Atatürk Timur’a hep “Demir” derdi. O, Timur’un kurduğu devlet düzenine, dehasına ve savaşçılığına hayrandı. O’nun için Demir, dünyanın en büyük savaşçılarından ve devlet adamlarındandı.
Atatürk, O’nun savaş dehasına tam anlamıyla hayrandı. O’nun, Demir’in savaşçılığına olan hayranlığını, Mahmut Esat Bozkurt bir anısında şöyle anlatıyor:
“Atatürk bir gün Yıldırım ile Demir arasındaki Ankara Savaşı’nı harita üzerinde değerlendiriyordu.

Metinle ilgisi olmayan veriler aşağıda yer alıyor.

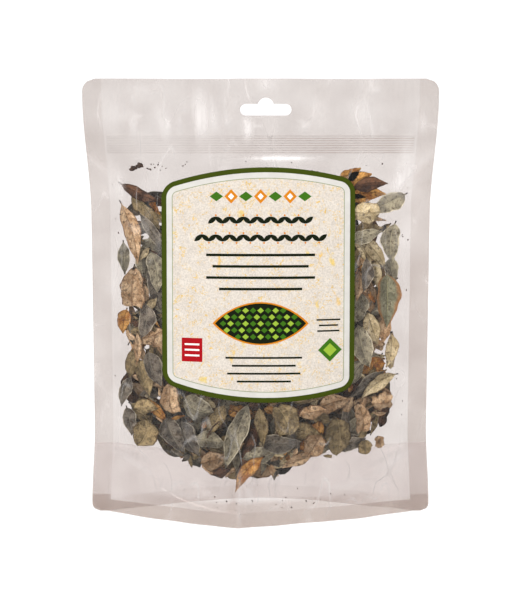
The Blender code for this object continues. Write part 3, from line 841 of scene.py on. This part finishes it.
def slot_cutter():
    """The euro slot: a bar with round ends and a round bump above its middle."""
    end = SLOT_HEIGHT / 2.0
    middle = SLOT_LENGTH / 2.0 - end
    radius = (SLOT_BUMP_HALF ** 2 + SLOT_BUMP_RISE ** 2) / (2.0 * SLOT_BUMP_RISE)
    centre = end + SLOT_BUMP_RISE - radius
    spread = math.degrees(math.acos(SLOT_BUMP_HALF / radius))
    points = []
    for cx, cz, r, start, stop in ((middle, 0.0, end, -90.0, 90.0),
                                   (0.0, centre, radius, spread, 180.0 - spread),
                                   (-middle, 0.0, end, 90.0, 270.0)):
        for turn in even(math.radians(start), math.radians(stop), ARC_STEPS):
            points.append((SLOT_X + cx + r * math.cos(turn), SLOT_Z + cz + r * math.sin(turn)))
    count = len(points)
    vertices = [(x * MM, y * MM, z * MM) for y in (-CUT_DEPTH, CUT_DEPTH) for x, z in points]
    faces = [tuple(range(count)), tuple(reversed(range(count, 2 * count)))]
    faces += [(k, count + k, count + (k + 1) % count, (k + 1) % count) for k in range(count)]
    cutter = mesh_of("slot_cutter", vertices, faces)
    outward(cutter)
    return cutter


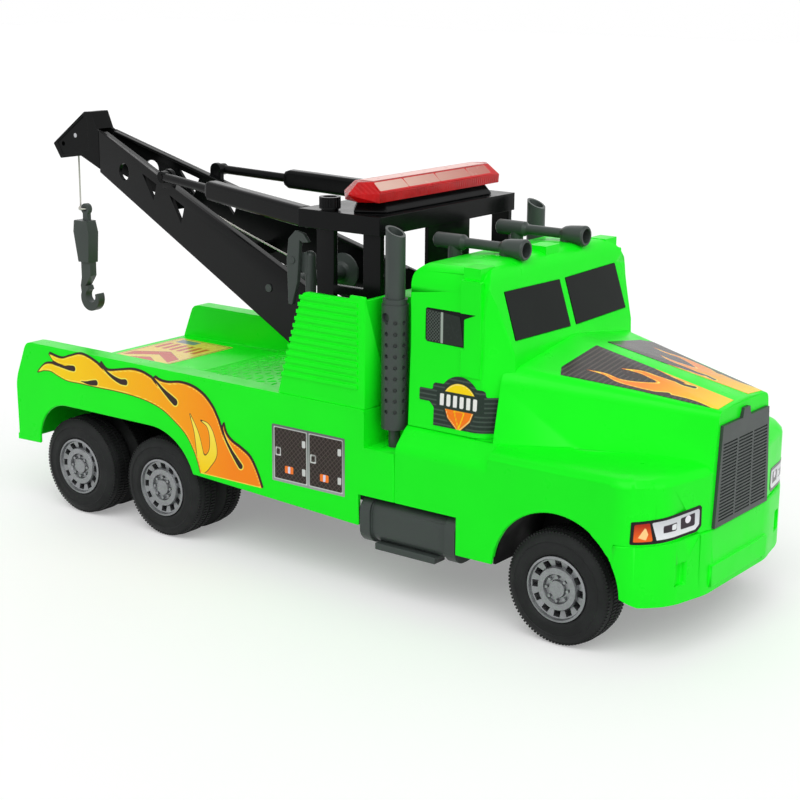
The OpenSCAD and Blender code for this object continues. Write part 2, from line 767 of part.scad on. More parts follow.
// ---------------------------------------------------------------- gantry

module post(x, z0, z1, s) {
  translate([x, s > 0 ? frame_y : -frame_y - frame_t, z0]) cube([post_w, frame_t, z1 - z0]);
}

// Two side frames and the panel that joins them behind the light bar
module gantry_frame() {
  foot_z = wall_top_z + seat;
  top_z = deck_top_z - deck_skin - seat;
  color(BLACK) difference() {
    union() {
      for (s = [-1, 1]) {
        post(post_rear_x, foot_z, top_z, s);
        post(post_front_x, foot_z, top_z, s);
        translate([post_rear_x, s > 0 ? frame_y : -frame_y - frame_t, housing_top_z - 3])
          cube([post_front_x - post_rear_x + cut, frame_t, 5]);
        translate([post_rear_x, s > 0 ? frame_y : -frame_y - frame_t, foot_z])
          cube([post_front_x - post_rear_x + cut, frame_t, 4]);
        // Boss on each side of the knob's shank
        translate([pivot_x, s * (frame_y - 0.5), top_z - 12]) cylinder(r = 3.4, h = 12);
      }
      translate([post_front_x + post_w - 2.6, -frame_y - cut, foot_z])
        cube([2.6, 2 * frame_y + 2 * cut, 34]);
      translate([post_front_x + post_w - 2.6, -21, foot_z]) cube([2.6, 42, top_z - foot_z]);
      for (s = [-1, 1]) on_side(s) bar_y(pivot_r + 3, pivot_x, pivot_z, frame_y, frame_y + frame_t + 2);
    }
    bar_y(pivot_r + fit, pivot_x, pivot_z, -half_w, half_w);
    for (s = [-1, 1]) translate([pivot_x, s * (frame_y - 0.5), top_z - 10])
      cylinder(r = knob_pin_r + fit, h = 20);
  }
}

module gantry_platform() {
  len = platform_x1 - platform_x0;
  ear_y = 4.2;
  color(BLACK) difference() {
    union() {
      difference() {
        translate([platform_x0, -deck_half_w, deck_z0]) cube([len, 2 * deck_half_w, deck_h]);
        translate([platform_x0 + deck_skin, -deck_half_w + deck_skin - 0.6, deck_z0 - cut])
          cube([len - deck_skin - 0.6, 2 * (deck_half_w - deck_skin + 0.6), deck_h - deck_skin + cut]);
      }
      // Ears and pins that hold the struts' forks
      for (s = [-1, 1], e = [-1, 1]) on_side(s)
        translate([platform_x0 + cut, strut_y + e * (ear_y + 1) - 1, deck_z0]) cube([8, 2, deck_h - cut]);
      for (s = [-1, 1]) on_side(s)
        bar_y(strut_pin_r, strut_pin_x, strut_z, strut_y - ear_y - cut, strut_y + ear_y + cut);
    }
    for (s = [-1, 1]) on_side(s) {
      translate([pivot_x, frame_y - 0.5, deck_z0]) cylinder(r = knob_pin_r + fit, h = 2 * deck_h);
      translate([platform_x0 - cut, strut_y - ear_y, deck_z0 - cut])
        cube([deck_skin + 2 * cut, 2 * ear_y, deck_h - deck_skin + cut]);
    }
  }
}

// Knurled knob whose shank runs down into the gantry's boss
module platform_knob(s) {
  teeth = 20;
  color(BLACK) translate([pivot_x, s * (frame_y - 0.5), deck_top_z + seat]) difference() {
    union() {
      cylinder(r = knob_r - 1.2, h = 1.2);
      translate([0, 0, 1]) cylinder(r = knob_r, h = 6.6);
      translate([0, 0, -deck_skin - 9]) cylinder(r = knob_pin_r, h = deck_skin + 9.5);
    }
    for (i = [0 : teeth - 1]) rotate([0, 0, i * 360 / teeth])
      translate([knob_r + 0.35, 0, 1.8]) cylinder(r = 0.8, h = 5, $fn = 12);
    translate([0, 0, 6.9]) cylinder(r = knob_r - 2.2, h = 1);
  }
}

module light_bar_base() {
  len = 24;
  foot_z = deck_top_z + seat;
  color(BLACK) translate([bar_x, 0, 0]) hull() {
    translate([0, 0, foot_z]) linear_extrude(1)
      polygon([[-len / 2, -52], [-4, -62], [len / 2, -52], [len / 2, 52], [-4, 62], [-len / 2, 52]]);
    translate([0, 0, bar_z - seat - 1]) linear_extrude(1)
      polygon([[-len / 2 + 2, -50], [-4, -58], [len / 2 - 4, -50], [len / 2 - 4, 50], [-4, 58],
        [-len / 2 + 2, 50]]);
  }
}

// Red lens, a low hexagonal prism with pointed ends
module light_bar_lens() {
  w = bar_half_w;
  color([0.9, 0.05, 0.05]) translate([bar_x, 0, 0]) hull() {
    translate([0, 0, bar_z]) linear_extrude(0.1)
      polygon([[-12.5, -w], [0, -w - 5], [12.2, -w], [12.2, w], [0, w + 5], [-12.5, w]]);
    translate([0, 0, bar_z + 5]) linear_extrude(0.1)
      polygon([[-13, -w], [0, -w - 13], [12.6, -w], [12.6, w], [0, w + 13], [-13, w]]);
    translate([0, 0, bar_z + 11]) linear_extrude(0.1)
      polygon([[-7, -w + 2], [0, -w - 4], [5.5, -w + 2], [5.5, w - 2], [0, w + 4], [-7, w - 2]]);
  }
}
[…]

”Bakınız” dedi. Yıldırım, Demir’i öyle bir kıskaç içine almıştı ki, bu kıskaçtan Demir’den başka bir kumandan kurtulamazdı. O, çıktı ve düşmanını yendi.”
Atatürk, Demir’in savaşçılığından da çok önem verdiği yönü ise kurduğu devletin muhteşem sistemiydi. Atatürk; “Ben Demir zamanında gelseydim, O’nun yaptığı işleri başaramazdım. O, benim zamanımda gelseydi, yaptıklarımdan daha büyüklerini yapardı” demişti.

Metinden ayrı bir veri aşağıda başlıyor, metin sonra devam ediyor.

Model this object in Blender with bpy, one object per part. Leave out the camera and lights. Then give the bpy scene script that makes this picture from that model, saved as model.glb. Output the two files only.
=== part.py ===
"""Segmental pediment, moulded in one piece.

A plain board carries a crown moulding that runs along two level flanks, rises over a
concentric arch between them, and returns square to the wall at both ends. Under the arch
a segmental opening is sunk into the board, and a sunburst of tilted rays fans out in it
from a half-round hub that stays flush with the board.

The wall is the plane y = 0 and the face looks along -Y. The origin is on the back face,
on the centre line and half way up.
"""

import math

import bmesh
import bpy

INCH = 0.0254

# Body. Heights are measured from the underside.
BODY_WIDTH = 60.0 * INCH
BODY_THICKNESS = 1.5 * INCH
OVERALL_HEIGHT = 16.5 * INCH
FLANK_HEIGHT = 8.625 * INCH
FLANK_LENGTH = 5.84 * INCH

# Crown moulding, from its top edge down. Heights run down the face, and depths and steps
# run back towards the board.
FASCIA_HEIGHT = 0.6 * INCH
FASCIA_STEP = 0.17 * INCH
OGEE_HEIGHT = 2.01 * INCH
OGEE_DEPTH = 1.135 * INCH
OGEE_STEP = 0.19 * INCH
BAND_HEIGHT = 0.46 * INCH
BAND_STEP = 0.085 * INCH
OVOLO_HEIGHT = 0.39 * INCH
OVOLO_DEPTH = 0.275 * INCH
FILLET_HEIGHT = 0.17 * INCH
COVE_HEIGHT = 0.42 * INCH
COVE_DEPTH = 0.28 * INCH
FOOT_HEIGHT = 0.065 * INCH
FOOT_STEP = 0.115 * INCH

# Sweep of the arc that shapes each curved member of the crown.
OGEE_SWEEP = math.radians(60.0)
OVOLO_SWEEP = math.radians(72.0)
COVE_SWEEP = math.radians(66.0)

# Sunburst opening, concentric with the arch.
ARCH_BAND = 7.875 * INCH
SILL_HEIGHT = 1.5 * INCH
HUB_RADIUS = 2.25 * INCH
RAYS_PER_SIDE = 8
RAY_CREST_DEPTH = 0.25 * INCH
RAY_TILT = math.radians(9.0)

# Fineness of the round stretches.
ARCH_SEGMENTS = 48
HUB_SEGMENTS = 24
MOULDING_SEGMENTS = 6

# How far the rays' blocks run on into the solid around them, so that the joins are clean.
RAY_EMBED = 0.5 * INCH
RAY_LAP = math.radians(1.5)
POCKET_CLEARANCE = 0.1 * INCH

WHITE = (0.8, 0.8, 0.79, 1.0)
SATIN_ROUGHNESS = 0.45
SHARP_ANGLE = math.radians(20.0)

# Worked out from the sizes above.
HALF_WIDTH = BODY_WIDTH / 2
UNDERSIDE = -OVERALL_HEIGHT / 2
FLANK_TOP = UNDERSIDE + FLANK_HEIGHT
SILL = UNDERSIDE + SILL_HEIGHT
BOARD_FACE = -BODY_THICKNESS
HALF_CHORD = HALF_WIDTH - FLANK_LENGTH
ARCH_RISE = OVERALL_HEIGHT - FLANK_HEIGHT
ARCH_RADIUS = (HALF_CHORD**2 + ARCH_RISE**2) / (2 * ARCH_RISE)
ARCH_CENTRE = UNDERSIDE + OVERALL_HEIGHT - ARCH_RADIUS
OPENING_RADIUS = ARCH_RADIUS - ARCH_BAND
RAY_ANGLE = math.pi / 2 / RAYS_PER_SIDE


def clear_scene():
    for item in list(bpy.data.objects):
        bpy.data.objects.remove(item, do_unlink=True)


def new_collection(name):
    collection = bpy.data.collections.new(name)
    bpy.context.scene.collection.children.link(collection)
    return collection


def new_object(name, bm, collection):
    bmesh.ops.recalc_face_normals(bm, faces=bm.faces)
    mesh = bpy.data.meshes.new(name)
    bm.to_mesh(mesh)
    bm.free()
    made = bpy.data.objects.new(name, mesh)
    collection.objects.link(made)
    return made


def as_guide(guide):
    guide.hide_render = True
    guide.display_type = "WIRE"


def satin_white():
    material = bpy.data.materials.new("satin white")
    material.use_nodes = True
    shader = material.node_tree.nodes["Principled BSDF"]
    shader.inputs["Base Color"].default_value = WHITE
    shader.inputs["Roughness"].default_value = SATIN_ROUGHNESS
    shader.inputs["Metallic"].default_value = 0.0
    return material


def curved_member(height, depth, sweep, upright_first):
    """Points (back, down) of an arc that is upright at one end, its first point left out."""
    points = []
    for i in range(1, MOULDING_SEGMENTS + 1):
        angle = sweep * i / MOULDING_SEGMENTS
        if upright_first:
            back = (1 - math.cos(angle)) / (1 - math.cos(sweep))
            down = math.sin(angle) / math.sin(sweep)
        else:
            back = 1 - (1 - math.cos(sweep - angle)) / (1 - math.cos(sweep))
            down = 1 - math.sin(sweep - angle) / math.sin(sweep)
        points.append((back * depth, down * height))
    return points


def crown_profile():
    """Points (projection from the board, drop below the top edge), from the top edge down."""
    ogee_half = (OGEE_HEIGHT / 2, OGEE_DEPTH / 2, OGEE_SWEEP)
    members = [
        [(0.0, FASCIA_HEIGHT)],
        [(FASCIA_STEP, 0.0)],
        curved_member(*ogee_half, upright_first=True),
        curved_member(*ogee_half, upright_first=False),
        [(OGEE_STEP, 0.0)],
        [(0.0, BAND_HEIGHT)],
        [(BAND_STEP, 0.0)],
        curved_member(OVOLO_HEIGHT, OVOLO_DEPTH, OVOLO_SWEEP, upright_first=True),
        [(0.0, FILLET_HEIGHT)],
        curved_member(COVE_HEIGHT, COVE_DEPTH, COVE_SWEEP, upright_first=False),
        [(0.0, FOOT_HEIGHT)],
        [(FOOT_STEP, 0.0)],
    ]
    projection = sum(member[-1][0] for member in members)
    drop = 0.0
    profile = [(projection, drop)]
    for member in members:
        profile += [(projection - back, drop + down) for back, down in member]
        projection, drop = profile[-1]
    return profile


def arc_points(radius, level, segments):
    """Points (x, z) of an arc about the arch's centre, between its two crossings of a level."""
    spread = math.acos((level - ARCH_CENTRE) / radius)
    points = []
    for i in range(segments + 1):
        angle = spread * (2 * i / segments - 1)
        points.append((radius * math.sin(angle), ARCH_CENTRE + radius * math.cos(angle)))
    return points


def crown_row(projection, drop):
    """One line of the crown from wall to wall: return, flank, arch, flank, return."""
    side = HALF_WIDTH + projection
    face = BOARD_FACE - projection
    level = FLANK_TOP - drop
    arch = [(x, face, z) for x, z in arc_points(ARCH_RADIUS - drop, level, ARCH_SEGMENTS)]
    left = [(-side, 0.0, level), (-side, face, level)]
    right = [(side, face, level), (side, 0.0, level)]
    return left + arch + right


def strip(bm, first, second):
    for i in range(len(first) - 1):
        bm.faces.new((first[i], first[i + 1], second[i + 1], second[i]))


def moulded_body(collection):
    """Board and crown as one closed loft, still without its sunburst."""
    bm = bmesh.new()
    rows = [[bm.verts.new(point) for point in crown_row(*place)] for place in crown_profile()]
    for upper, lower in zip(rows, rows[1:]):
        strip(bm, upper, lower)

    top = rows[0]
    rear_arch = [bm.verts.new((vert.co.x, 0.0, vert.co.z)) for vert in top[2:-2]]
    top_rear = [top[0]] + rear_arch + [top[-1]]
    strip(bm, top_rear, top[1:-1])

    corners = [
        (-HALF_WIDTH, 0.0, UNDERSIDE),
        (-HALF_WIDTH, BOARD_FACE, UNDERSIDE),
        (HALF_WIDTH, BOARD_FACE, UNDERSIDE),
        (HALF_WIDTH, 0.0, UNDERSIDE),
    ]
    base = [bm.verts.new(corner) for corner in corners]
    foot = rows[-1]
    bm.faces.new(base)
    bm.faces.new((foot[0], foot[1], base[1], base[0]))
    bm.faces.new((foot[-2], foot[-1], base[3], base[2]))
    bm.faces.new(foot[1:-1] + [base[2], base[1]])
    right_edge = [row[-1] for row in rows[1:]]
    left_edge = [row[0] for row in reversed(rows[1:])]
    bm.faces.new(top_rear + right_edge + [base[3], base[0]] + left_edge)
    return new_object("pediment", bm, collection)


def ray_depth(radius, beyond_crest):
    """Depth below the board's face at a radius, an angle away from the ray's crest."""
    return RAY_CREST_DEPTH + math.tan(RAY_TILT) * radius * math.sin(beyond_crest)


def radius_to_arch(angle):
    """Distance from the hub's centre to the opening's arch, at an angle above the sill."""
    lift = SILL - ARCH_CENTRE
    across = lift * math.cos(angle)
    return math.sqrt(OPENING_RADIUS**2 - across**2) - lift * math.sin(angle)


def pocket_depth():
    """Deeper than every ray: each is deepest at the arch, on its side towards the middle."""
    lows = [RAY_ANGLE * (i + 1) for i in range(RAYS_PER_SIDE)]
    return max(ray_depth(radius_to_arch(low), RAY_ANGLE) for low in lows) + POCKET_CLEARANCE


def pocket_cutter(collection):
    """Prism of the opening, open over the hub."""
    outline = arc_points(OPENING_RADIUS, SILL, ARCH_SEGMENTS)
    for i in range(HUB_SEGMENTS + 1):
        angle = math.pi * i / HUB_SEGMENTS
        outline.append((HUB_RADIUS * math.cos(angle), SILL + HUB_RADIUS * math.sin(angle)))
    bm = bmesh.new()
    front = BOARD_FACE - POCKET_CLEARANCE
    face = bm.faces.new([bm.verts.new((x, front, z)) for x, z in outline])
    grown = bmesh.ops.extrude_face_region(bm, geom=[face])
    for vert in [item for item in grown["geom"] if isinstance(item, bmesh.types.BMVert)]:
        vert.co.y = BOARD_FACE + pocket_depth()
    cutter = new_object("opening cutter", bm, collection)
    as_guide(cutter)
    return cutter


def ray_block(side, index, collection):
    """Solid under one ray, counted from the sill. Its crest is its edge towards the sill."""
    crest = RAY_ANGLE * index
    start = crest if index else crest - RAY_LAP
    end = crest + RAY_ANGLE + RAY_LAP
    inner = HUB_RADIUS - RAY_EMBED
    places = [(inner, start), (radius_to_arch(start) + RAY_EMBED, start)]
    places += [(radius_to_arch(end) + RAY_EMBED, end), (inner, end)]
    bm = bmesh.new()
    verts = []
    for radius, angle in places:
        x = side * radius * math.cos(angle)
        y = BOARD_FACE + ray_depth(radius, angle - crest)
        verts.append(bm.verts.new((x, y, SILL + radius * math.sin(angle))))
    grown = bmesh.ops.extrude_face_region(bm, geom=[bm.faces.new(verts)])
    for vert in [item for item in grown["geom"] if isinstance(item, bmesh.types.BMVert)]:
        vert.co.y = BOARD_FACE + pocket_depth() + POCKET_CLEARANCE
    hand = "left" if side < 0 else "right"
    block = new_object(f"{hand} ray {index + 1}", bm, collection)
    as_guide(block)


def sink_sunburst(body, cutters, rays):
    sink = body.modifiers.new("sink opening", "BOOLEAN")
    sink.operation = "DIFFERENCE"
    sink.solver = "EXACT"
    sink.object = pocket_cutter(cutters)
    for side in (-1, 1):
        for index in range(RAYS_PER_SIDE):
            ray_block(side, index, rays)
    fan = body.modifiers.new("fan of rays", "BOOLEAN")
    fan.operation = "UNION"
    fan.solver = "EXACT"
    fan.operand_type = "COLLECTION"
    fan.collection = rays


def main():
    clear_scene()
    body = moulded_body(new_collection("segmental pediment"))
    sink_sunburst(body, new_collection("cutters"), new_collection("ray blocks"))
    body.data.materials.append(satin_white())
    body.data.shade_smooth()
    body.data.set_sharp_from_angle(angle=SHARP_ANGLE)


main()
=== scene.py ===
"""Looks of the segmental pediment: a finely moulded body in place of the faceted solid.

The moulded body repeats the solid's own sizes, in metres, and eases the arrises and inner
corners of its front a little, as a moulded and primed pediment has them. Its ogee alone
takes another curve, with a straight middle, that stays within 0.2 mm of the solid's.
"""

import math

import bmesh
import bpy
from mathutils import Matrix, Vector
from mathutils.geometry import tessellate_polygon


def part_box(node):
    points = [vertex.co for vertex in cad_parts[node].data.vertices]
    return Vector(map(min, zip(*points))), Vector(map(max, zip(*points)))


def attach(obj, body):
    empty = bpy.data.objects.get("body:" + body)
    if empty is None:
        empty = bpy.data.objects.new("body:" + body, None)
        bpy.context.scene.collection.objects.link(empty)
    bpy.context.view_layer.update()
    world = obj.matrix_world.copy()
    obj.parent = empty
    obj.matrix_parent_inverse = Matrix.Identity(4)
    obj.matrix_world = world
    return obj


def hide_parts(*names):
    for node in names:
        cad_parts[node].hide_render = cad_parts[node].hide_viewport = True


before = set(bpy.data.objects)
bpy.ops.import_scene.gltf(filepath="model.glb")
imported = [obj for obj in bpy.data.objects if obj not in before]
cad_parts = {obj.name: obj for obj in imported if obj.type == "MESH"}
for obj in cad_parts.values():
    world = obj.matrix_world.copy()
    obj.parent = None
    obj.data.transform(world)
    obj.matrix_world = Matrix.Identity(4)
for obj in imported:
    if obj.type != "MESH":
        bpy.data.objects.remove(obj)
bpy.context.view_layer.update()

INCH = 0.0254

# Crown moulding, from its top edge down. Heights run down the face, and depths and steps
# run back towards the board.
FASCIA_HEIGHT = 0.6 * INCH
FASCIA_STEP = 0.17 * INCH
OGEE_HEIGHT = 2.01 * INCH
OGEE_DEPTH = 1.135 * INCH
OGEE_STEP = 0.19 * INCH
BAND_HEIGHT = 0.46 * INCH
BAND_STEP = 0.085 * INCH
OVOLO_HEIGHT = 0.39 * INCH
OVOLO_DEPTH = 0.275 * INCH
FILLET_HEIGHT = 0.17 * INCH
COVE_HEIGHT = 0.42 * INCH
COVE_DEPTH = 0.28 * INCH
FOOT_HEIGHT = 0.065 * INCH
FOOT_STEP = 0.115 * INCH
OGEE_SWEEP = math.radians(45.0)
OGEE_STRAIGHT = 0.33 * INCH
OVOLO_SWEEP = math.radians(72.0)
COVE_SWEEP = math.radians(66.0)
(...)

Bir dehanın diğerine duyduğu hayranlıktır. Melih Gökçek’in yaptırdığı dinocan heykeli kadar iq’ya sahip hıyarların bu durumu anlamaması ise gayet normal bir durumdur.
atanın zamanında spartaküs e de hayran olduğunu bilmeyenlerin söylemidir. ata kim meşhur olmuş alayına hayran biriymiş. ne hikmetse bi osmanlı padişahlarından veya selçuklu sultanlarından birine hiç hayran olmamış enteresan...,
atatürk'ün tarihten konu açılınca sıkça bahsettiği hayranlıktır.

Atatürk’ün Timur’a özel bir hayranlığı olduğu, çevresinde bulunmuş kişilerin eserlerinde yer almıştır. Afet inan, Mahmut Esat Bozkurt gibi onun yakınında bulunma şansı elde etmiş kişilerden bu ilgiyi öğrenebiliyoruz. Mahmut Esat Bozkurt, kitabının “Atatürk ve Demir” bölümüne “Atatürk Demir’i çok severdi. Onun kumandanlığına, devlet adamlığına hayrandı denebilir” diye başlamıştır.Atatürk’ün ağzından onun “Ben Demir zamanında gelseydim onun yaptığı işleri başaramazdım. O benim zamanımda gelseydi, yaptıklarımdan daha çok büyüklerini yapardı” dediğini de aktarmıştır. Son olarak Bozkurt, Atatürk’ün Yıldırım’la Timur’u kıyaslamasını aktarmıştır: “Yıldırım’ı da bir kahraman, bir cihan kahramanı olarak severdi, büyük manevracıdır, fakat Demir’in yanında çocuktur, korkusuz bir deli oğlandır derdi..Timur kimseden miras kalmadan, gerçek bir destek almadan, bir ordu ve devlet oluşturmuştur, herkesin hayalinde olan, birini bile gerçekleştirirse cihan hükümdarı, fatih ünvanı alacağını düşündüğü yerlerin tamamını (Çin hariç) fethetmeyi başarmış biridir. Atatürk de muhakkak bu anlamda Timur ile bir yakınlık hissetmiştir. Bozkurt “Demir de, Atatürk de yoktan devlet kuran Türk çocuklarıdır. Tabiatlarında ne kadar benzerlik var...” diye yazmıştır..Prof. Afet inan da Bozkurt’un aktardıkları ile benzer görüşleri Atatürk’ten duyduğunu yazmıştır. inan’a göre Atatürk, Timur’un bütün muharebelerini tetkik etmiş, bunları strateji bakımından incelemiş ve çok mükemmel bulmuştur, Orta Asya’da bir avuç kuvvetle pek çok hükümetleri devirip koskoca bir imparatorluk kurmasını takdirle dile getirmiştir.Atatürk Timur hakkında bir de piyes yazmış ve bunu Afet inan’a dikte ettirmiştir. Hocanın kendi arşivinde sakladığı bu piyes ile ilgili bir anısını Afet inan şu şekilde aktarmıştır: “Atatürk bu piyesi yazdırırken hep Timur’ konuşturdu. Paşam piyeste hep Timur konuştu, diğer şahıslar konuşmayacak mı diye sorunca, Atatürk’ün cevabı Timur varken başka kimse onun karşısında konuşabilir mi? olmuş.